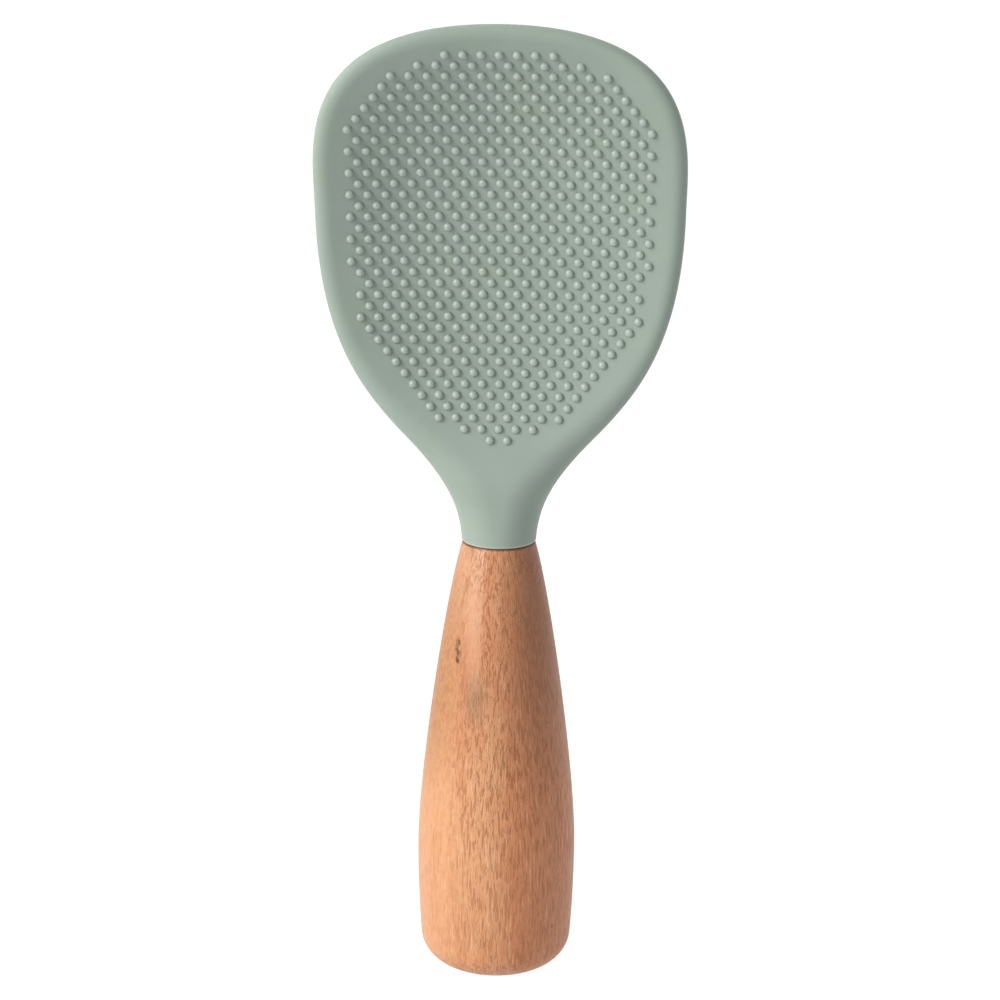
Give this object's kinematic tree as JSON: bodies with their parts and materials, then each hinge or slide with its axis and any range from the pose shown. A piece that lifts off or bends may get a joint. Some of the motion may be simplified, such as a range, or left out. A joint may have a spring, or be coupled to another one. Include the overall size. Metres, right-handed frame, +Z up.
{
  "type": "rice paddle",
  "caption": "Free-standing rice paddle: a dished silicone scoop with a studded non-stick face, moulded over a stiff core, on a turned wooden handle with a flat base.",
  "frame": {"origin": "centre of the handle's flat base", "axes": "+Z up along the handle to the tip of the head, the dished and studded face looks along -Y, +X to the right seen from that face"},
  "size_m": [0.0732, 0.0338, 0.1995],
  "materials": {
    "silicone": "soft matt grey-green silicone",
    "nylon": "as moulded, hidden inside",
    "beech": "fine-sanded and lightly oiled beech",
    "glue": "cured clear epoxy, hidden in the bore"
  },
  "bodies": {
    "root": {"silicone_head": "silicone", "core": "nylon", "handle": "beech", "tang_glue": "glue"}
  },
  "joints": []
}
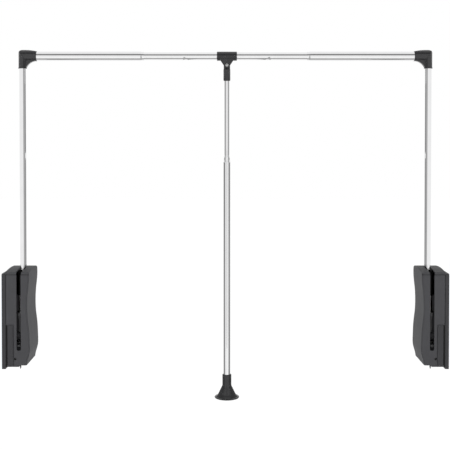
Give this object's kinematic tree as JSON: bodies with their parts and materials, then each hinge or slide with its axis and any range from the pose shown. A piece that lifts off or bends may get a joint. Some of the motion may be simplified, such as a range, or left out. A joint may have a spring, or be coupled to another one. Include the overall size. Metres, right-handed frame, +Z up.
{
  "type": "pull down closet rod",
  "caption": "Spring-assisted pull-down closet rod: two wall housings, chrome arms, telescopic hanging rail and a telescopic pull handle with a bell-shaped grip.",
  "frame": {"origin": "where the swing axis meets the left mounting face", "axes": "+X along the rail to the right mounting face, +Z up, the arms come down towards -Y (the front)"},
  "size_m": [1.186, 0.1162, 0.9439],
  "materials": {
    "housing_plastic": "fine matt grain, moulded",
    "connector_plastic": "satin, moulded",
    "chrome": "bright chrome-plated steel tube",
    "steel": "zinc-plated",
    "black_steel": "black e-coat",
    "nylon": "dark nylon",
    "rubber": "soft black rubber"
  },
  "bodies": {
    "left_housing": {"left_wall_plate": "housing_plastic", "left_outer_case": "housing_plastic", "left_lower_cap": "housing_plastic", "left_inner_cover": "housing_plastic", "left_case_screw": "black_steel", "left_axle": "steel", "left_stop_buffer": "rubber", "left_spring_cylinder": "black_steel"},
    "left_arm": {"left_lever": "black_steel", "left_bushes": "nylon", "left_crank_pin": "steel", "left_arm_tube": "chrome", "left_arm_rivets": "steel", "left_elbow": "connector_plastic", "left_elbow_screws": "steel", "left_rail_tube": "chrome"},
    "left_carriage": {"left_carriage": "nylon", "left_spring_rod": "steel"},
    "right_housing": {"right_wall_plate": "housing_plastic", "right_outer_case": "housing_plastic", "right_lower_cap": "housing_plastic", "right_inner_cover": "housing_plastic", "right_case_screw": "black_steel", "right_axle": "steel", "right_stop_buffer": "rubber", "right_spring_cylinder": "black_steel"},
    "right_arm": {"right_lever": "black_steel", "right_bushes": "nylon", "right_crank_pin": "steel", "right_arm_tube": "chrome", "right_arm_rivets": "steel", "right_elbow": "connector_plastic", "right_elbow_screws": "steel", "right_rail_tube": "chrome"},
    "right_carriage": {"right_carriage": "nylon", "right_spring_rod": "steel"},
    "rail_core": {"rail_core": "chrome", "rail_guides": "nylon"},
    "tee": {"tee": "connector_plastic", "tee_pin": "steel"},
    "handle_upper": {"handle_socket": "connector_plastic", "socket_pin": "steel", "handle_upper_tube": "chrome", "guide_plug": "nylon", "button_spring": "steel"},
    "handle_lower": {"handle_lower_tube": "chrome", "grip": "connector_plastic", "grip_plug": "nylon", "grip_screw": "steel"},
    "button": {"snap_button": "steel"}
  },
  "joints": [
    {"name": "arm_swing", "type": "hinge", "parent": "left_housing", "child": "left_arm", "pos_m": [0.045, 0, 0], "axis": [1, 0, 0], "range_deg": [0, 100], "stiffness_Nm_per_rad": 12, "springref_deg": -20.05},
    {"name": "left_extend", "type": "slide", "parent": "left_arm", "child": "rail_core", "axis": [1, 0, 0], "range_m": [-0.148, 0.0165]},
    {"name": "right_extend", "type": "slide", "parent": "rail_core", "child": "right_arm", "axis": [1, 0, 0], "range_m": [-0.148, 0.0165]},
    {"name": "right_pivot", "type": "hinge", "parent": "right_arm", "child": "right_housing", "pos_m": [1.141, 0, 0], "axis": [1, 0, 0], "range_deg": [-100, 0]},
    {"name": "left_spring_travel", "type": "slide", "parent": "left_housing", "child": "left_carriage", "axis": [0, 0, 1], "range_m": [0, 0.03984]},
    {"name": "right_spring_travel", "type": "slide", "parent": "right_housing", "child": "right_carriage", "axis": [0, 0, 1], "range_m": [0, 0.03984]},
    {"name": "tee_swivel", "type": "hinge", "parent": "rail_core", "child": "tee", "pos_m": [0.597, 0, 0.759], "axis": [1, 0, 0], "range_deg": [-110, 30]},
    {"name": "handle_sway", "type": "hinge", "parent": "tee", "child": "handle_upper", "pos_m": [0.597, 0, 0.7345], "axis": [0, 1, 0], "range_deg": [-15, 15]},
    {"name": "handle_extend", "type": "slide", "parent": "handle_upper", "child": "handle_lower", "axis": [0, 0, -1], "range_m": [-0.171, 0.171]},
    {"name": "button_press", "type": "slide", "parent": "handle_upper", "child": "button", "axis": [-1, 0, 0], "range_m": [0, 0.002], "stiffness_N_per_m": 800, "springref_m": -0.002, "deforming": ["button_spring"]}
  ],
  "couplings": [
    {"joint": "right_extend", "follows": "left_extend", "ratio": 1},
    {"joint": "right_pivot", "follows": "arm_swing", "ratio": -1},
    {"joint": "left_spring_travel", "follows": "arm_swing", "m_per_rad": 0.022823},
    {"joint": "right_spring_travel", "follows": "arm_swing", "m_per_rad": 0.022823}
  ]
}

◇ ◇ ◇ ◇ ◇ ◇ ◇

● **Directions**
Return every line exactly.

● **Answer to this exercise**
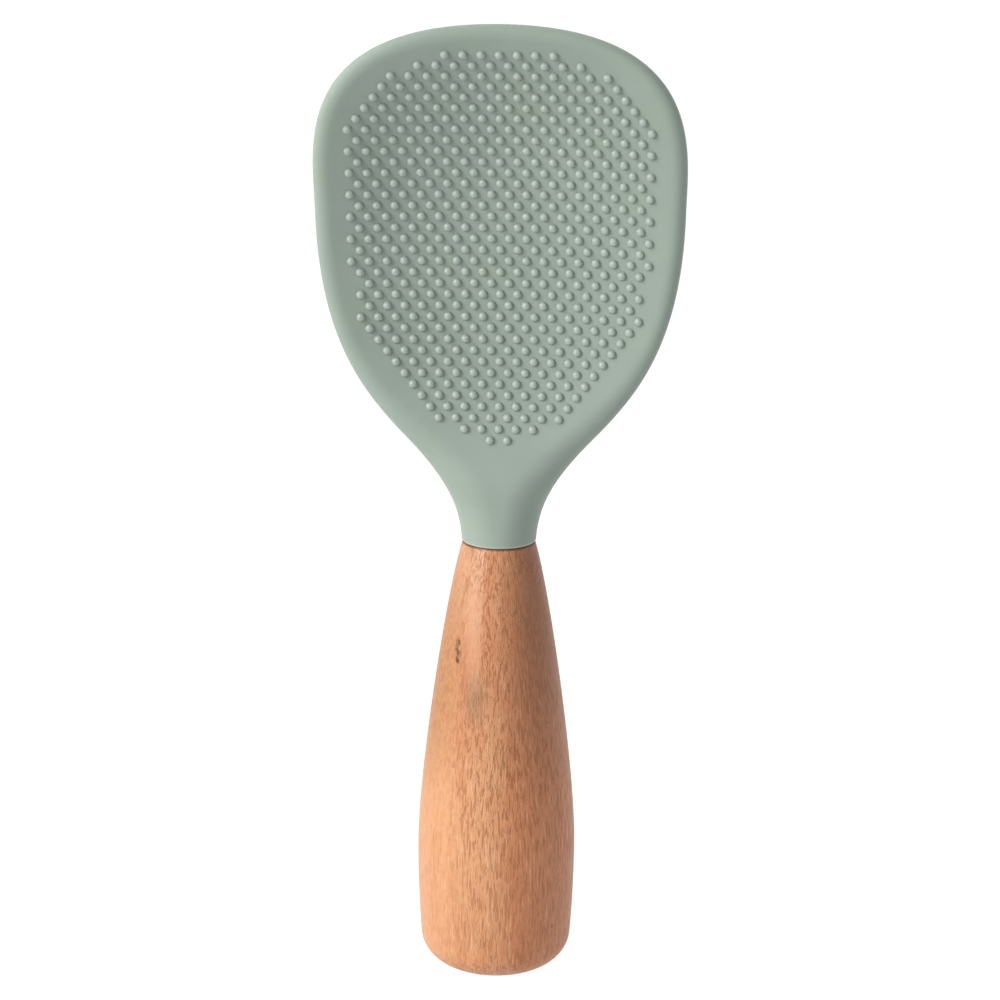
Give this object's kinematic tree as JSON: bodies with their parts and materials, then each hinge or slide with its axis and any range from the pose shown. A piece that lifts off or bends may get a joint. Some of the motion may be simplified, such as a range, or left out. A joint may have a spring, or be coupled to another one. Include the overall size. Metres, right-handed frame, +Z up.
{
  "type": "rice paddle",
  "caption": "Free-standing rice paddle: a dished silicone scoop with a studded non-stick face, moulded over a stiff core, on a turned wooden handle with a flat base.",
  "frame": {"origin": "centre of the handle's flat base", "axes": "+Z up along the handle to the tip of the head, the dished and studded face looks along -Y, +X to the right seen from that face"},
  "size_m": [0.0732, 0.0338, 0.1995],
  "materials": {
    "silicone": "soft matt grey-green silicone",
    "nylon": "as moulded, hidden inside",
    "beech": "fine-sanded and lightly oiled beech",
    "glue": "cured clear epoxy, hidden in the bore"
  },
  "bodies": {
    "root": {"silicone_head": "silicone", "core": "nylon", "handle": "beech", "tang_glue": "glue"}
  },
  "joints": []
}
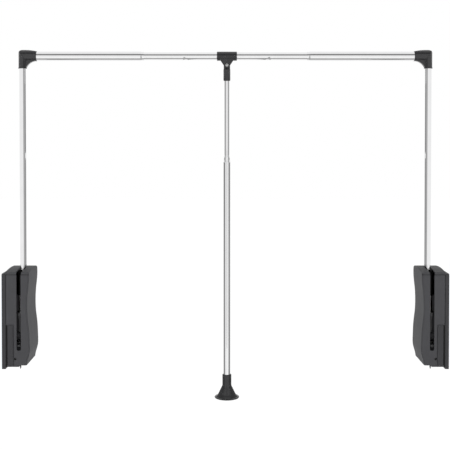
Give this object's kinematic tree as JSON: bodies with their parts and materials, then each hinge or slide with its axis and any range from the pose shown. A piece that lifts off or bends may get a joint. Some of the motion may be simplified, such as a range, or left out. A joint may have a spring, or be coupled to another one. Include the overall size. Metres, right-handed frame, +Z up.
{
  "type": "pull down closet rod",
  "caption": "Spring-assisted pull-down closet rod: two wall housings, chrome arms, telescopic hanging rail and a telescopic pull handle with a bell-shaped grip.",
  "frame": {"origin": "where the swing axis meets the left mounting face", "axes": "+X along the rail to the right mounting face, +Z up, the arms come down towards -Y (the front)"},
  "size_m": [1.186, 0.1162, 0.9439],
  "materials": {
    "housing_plastic": "fine matt grain, moulded",
    "connector_plastic": "satin, moulded",
    "chrome": "bright chrome-plated steel tube",
    "steel": "zinc-plated",
    "black_steel": "black e-coat",
    "nylon": "dark nylon",
    "rubber": "soft black rubber"
  },
  "bodies": {
    "left_housing": {"left_wall_plate": "housing_plastic", "left_outer_case": "housing_plastic", "left_lower_cap": "housing_plastic", "left_inner_cover": "housing_plastic", "left_case_screw": "black_steel", "left_axle": "steel", "left_stop_buffer": "rubber", "left_spring_cylinder": "black_steel"},
    "left_arm": {"left_lever": "black_steel", "left_bushes": "nylon", "left_crank_pin": "steel", "left_arm_tube": "chrome", "left_arm_rivets": "steel", "left_elbow": "connector_plastic", "left_elbow_screws": "steel", "left_rail_tube": "chrome"},
    "left_carriage": {"left_carriage": "nylon", "left_spring_rod": "steel"},
    "right_housing": {"right_wall_plate": "housing_plastic", "right_outer_case": "housing_plastic", "right_lower_cap": "housing_plastic", "right_inner_cover": "housing_plastic", "right_case_screw": "black_steel", "right_axle": "steel", "right_stop_buffer": "rubber", "right_spring_cylinder": "black_steel"},
    "right_arm": {"right_lever": "black_steel", "right_bushes": "nylon", "right_crank_pin": "steel", "right_arm_tube": "chrome", "right_arm_rivets": "steel", "right_elbow": "connector_plastic", "right_elbow_screws": "steel", "right_rail_tube": "chrome"},
    "right_carriage": {"right_carriage": "nylon", "right_spring_rod": "steel"},
    "rail_core": {"rail_core": "chrome", "rail_guides": "nylon"},
    "tee": {"tee": "connector_plastic", "tee_pin": "steel"},
    "handle_upper": {"handle_socket": "connector_plastic", "socket_pin": "steel", "handle_upper_tube": "chrome", "guide_plug": "nylon", "button_spring": "steel"},
    "handle_lower": {"handle_lower_tube": "chrome", "grip": "connector_plastic", "grip_plug": "nylon", "grip_screw": "steel"},
    "button": {"snap_button": "steel"}
  },
  "joints": [
    {"name": "arm_swing", "type": "hinge", "parent": "left_housing", "child": "left_arm", "pos_m": [0.045, 0, 0], "axis": [1, 0, 0], "range_deg": [0, 100], "stiffness_Nm_per_rad": 12, "springref_deg": -20.05},
    {"name": "left_extend", "type": "slide", "parent": "left_arm", "child": "rail_core", "axis": [1, 0, 0], "range_m": [-0.148, 0.0165]},
    {"name": "right_extend", "type": "slide", "parent": "rail_core", "child": "right_arm", "axis": [1, 0, 0], "range_m": [-0.148, 0.0165]},
    {"name": "right_pivot", "type": "hinge", "parent": "right_arm", "child": "right_housing", "pos_m": [1.141, 0, 0], "axis": [1, 0, 0], "range_deg": [-100, 0]},
    {"name": "left_spring_travel", "type": "slide", "parent": "left_housing", "child": "left_carriage", "axis": [0, 0, 1], "range_m": [0, 0.03984]},
    {"name": "right_spring_travel", "type": "slide", "parent": "right_housing", "child": "right_carriage", "axis": [0, 0, 1], "range_m": [0, 0.03984]},
    {"name": "tee_swivel", "type": "hinge", "parent": "rail_core", "child": "tee", "pos_m": [0.597, 0, 0.759], "axis": [1, 0, 0], "range_deg": [-110, 30]},
    {"name": "handle_sway", "type": "hinge", "parent": "tee", "child": "handle_upper", "pos_m": [0.597, 0, 0.7345], "axis": [0, 1, 0], "range_deg": [-15, 15]},
    {"name": "handle_extend", "type": "slide", "parent": "handle_upper", "child": "handle_lower", "axis": [0, 0, -1], "range_m": [-0.171, 0.171]},
    {"name": "button_press", "type": "slide", "parent": "handle_upper", "child": "button", "axis": [-1, 0, 0], "range_m": [0, 0.002], "stiffness_N_per_m": 800, "springref_m": -0.002, "deforming": ["button_spring"]}
  ],
  "couplings": [
    {"joint": "right_extend", "follows": "left_extend", "ratio": 1},
    {"joint": "right_pivot", "follows": "arm_swing", "ratio": -1},
    {"joint": "left_spring_travel", "follows": "arm_swing", "m_per_rad": 0.022823},
    {"joint": "right_spring_travel", "follows": "arm_swing", "m_per_rad": 0.022823}
  ]
}